*What to do:* Beneath this instruction is a block of data; output from it exactly the lines that run from the one containing "[0, -19.9]], 16);" through the one containing "before = set(bpy.data.objects)", inclusive.
***
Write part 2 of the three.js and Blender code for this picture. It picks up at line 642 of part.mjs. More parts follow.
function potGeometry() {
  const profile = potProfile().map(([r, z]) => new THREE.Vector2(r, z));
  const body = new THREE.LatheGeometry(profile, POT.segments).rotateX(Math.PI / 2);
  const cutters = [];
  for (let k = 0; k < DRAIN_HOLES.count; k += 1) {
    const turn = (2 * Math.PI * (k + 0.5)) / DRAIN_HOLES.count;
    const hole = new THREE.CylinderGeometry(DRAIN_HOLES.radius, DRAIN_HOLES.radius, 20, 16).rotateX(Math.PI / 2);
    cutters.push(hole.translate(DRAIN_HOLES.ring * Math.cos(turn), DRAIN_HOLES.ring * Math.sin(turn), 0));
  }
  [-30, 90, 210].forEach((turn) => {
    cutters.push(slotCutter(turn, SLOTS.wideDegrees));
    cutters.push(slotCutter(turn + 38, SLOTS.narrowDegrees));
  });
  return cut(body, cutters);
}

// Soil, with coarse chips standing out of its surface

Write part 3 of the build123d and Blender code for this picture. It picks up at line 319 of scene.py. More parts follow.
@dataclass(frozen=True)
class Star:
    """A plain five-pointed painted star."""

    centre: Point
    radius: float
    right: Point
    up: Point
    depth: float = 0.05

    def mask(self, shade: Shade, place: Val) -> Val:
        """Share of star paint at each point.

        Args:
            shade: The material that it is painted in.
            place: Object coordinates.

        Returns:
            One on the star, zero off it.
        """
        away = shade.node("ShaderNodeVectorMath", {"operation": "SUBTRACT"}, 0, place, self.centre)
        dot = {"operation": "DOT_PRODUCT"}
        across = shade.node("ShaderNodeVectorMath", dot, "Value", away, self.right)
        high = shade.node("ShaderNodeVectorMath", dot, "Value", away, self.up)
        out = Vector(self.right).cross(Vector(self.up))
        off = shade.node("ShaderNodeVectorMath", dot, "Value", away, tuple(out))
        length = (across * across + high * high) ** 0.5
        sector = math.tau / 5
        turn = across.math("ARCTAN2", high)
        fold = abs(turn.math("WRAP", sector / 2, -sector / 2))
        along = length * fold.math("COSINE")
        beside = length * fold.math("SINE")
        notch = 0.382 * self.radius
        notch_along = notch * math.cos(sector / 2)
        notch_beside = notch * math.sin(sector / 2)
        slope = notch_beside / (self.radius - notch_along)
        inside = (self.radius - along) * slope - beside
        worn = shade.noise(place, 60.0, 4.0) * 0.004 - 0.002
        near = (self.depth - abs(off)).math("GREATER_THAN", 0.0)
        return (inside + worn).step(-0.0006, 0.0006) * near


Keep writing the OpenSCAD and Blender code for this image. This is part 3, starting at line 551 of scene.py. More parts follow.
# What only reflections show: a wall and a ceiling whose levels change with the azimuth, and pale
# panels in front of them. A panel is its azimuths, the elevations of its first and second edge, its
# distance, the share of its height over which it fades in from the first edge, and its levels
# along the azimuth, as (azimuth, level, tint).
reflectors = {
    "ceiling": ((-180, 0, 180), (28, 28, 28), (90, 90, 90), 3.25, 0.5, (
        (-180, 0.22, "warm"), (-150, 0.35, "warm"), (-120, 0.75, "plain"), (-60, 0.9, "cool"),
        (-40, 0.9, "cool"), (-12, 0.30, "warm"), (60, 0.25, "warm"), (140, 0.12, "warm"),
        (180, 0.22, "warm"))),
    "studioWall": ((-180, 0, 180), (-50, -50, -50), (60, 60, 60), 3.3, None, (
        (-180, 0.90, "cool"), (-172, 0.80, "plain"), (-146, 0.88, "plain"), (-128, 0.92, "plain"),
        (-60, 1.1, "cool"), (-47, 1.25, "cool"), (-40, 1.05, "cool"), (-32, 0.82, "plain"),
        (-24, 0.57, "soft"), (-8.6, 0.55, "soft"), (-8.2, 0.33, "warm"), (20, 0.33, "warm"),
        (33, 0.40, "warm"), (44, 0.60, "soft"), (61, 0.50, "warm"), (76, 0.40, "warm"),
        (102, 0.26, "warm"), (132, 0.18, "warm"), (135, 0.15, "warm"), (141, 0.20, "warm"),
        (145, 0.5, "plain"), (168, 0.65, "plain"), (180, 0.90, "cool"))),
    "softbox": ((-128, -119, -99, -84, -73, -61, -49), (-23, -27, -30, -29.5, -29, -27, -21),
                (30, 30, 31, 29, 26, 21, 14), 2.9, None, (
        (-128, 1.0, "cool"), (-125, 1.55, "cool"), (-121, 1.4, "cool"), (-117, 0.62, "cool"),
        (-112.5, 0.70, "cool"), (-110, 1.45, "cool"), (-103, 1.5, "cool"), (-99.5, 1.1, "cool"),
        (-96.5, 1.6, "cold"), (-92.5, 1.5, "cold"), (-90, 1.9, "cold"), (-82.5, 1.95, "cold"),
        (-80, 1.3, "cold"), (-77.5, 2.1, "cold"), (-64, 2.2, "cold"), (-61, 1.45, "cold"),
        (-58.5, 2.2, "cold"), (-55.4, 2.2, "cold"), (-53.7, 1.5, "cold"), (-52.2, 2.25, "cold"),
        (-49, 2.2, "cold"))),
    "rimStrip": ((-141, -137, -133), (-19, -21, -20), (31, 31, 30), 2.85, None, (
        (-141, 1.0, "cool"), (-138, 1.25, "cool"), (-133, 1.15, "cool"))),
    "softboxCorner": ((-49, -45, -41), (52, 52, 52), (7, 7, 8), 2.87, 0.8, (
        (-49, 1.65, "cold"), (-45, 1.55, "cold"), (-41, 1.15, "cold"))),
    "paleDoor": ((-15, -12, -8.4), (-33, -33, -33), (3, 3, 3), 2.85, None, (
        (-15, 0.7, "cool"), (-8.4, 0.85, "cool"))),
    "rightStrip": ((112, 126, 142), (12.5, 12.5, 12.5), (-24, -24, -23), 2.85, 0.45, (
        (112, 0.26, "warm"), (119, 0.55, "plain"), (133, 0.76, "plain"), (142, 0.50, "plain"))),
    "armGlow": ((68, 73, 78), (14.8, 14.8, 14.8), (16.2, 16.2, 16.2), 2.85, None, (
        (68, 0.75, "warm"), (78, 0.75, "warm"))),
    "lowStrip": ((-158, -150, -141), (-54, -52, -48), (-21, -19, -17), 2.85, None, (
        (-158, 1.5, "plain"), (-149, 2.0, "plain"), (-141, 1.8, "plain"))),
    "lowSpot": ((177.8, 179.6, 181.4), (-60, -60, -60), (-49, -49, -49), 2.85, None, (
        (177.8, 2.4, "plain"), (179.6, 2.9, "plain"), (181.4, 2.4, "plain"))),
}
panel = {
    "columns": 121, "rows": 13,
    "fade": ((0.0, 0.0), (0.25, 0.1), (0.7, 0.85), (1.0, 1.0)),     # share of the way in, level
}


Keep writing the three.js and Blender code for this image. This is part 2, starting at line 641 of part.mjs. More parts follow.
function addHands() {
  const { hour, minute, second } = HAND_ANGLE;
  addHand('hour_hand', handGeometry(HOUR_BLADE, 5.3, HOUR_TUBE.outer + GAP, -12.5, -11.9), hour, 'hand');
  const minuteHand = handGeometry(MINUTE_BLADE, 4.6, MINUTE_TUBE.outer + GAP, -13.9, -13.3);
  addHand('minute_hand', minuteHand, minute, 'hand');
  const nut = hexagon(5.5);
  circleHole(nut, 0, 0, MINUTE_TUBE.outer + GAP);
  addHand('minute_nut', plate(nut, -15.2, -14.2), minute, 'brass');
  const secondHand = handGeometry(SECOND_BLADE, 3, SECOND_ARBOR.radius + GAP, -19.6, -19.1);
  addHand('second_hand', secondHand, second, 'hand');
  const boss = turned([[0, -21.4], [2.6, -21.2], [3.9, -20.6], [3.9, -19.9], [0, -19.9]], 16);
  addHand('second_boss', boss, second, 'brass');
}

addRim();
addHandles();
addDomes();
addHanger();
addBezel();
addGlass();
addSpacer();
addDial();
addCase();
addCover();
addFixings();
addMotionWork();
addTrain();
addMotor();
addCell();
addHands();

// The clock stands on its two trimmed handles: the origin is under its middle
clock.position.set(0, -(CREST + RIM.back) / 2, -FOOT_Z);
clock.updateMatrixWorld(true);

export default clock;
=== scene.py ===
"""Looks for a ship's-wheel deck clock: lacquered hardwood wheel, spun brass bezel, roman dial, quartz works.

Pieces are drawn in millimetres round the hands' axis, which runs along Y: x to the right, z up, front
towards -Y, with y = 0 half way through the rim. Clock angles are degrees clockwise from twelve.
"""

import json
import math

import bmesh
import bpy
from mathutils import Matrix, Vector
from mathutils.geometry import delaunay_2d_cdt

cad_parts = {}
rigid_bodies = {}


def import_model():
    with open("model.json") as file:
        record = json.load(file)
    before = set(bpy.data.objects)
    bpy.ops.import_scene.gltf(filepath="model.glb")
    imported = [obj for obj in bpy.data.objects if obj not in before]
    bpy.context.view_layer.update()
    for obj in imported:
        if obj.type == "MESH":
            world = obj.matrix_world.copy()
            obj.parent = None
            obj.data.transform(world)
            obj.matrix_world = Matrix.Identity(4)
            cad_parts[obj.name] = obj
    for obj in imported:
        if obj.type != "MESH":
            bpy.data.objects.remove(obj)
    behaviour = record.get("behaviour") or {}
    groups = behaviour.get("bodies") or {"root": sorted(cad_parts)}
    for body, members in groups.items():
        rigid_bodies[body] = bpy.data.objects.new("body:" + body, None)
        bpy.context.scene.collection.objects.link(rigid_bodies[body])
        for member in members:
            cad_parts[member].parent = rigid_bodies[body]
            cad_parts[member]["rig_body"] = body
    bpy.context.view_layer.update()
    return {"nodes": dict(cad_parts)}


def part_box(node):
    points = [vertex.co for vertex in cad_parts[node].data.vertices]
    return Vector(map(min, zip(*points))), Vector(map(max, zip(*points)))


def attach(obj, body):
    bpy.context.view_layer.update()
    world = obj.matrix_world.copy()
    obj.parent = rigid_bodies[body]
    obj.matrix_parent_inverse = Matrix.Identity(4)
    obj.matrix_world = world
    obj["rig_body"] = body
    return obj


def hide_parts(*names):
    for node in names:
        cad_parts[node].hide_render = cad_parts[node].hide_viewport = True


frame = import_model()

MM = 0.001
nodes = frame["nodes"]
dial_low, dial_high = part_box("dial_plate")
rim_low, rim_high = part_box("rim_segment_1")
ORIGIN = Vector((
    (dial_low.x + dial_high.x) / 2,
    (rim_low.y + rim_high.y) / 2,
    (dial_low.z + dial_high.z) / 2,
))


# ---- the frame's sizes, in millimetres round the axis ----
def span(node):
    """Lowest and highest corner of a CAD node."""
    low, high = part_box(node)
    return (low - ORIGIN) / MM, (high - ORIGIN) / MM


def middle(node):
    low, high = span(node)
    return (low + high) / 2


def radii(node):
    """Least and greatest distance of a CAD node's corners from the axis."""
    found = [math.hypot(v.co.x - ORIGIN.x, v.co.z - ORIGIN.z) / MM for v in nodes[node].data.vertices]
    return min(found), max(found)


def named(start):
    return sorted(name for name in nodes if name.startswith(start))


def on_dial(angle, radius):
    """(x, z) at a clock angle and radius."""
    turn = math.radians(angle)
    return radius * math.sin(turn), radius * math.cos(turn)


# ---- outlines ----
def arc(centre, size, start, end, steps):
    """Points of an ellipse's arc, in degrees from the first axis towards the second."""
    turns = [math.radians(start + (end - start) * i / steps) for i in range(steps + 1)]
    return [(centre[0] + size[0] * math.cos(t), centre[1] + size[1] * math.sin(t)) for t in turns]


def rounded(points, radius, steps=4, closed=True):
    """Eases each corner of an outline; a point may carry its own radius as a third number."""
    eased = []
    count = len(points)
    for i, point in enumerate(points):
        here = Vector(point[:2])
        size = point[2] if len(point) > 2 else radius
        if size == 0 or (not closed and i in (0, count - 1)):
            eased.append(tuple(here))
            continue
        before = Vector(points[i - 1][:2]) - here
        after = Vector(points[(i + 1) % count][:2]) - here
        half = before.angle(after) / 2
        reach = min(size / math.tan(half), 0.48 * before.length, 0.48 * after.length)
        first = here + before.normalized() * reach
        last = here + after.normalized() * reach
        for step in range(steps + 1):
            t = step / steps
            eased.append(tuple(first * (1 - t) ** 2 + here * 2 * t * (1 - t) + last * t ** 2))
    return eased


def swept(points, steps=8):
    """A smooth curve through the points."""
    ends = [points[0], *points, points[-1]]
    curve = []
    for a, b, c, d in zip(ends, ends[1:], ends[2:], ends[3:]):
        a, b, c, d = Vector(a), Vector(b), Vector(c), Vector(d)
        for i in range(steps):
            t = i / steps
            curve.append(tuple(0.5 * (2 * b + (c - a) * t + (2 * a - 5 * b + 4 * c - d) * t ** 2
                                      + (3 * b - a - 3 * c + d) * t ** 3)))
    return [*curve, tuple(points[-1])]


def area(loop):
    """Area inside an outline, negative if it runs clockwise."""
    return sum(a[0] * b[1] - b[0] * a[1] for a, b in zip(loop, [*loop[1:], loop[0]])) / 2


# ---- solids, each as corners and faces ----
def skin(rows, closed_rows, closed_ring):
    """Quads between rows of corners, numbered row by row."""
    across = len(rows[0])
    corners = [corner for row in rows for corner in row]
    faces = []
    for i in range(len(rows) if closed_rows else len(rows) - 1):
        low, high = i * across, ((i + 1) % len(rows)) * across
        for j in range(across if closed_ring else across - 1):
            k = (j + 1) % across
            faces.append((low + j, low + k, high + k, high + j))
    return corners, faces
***
*Full solution:*
  const boss = turned([[0, -21.4], [2.6, -21.2], [3.9, -20.6], [3.9, -19.9], [0, -19.9]], 16);
  addHand('second_boss', boss, second, 'brass');
}

addRim();
addHandles();
addDomes();
addHanger();
addBezel();
addGlass();
addSpacer();
addDial();
addCase();
addCover();
addFixings();
addMotionWork();
addTrain();
addMotor();
addCell();
addHands();

// The clock stands on its two trimmed handles: the origin is under its middle
clock.position.set(0, -(CREST + RIM.back) / 2, -FOOT_Z);
clock.updateMatrixWorld(true);

export default clock;
=== scene.py ===
"""Looks for a ship's-wheel deck clock: lacquered hardwood wheel, spun brass bezel, roman dial, quartz works.

Pieces are drawn in millimetres round the hands' axis, which runs along Y: x to the right, z up, front
towards -Y, with y = 0 half way through the rim. Clock angles are degrees clockwise from twelve.
"""

import json
import math

import bmesh
import bpy
from mathutils import Matrix, Vector
from mathutils.geometry import delaunay_2d_cdt

cad_parts = {}
rigid_bodies = {}


def import_model():
    with open("model.json") as file:
        record = json.load(file)
    before = set(bpy.data.objects)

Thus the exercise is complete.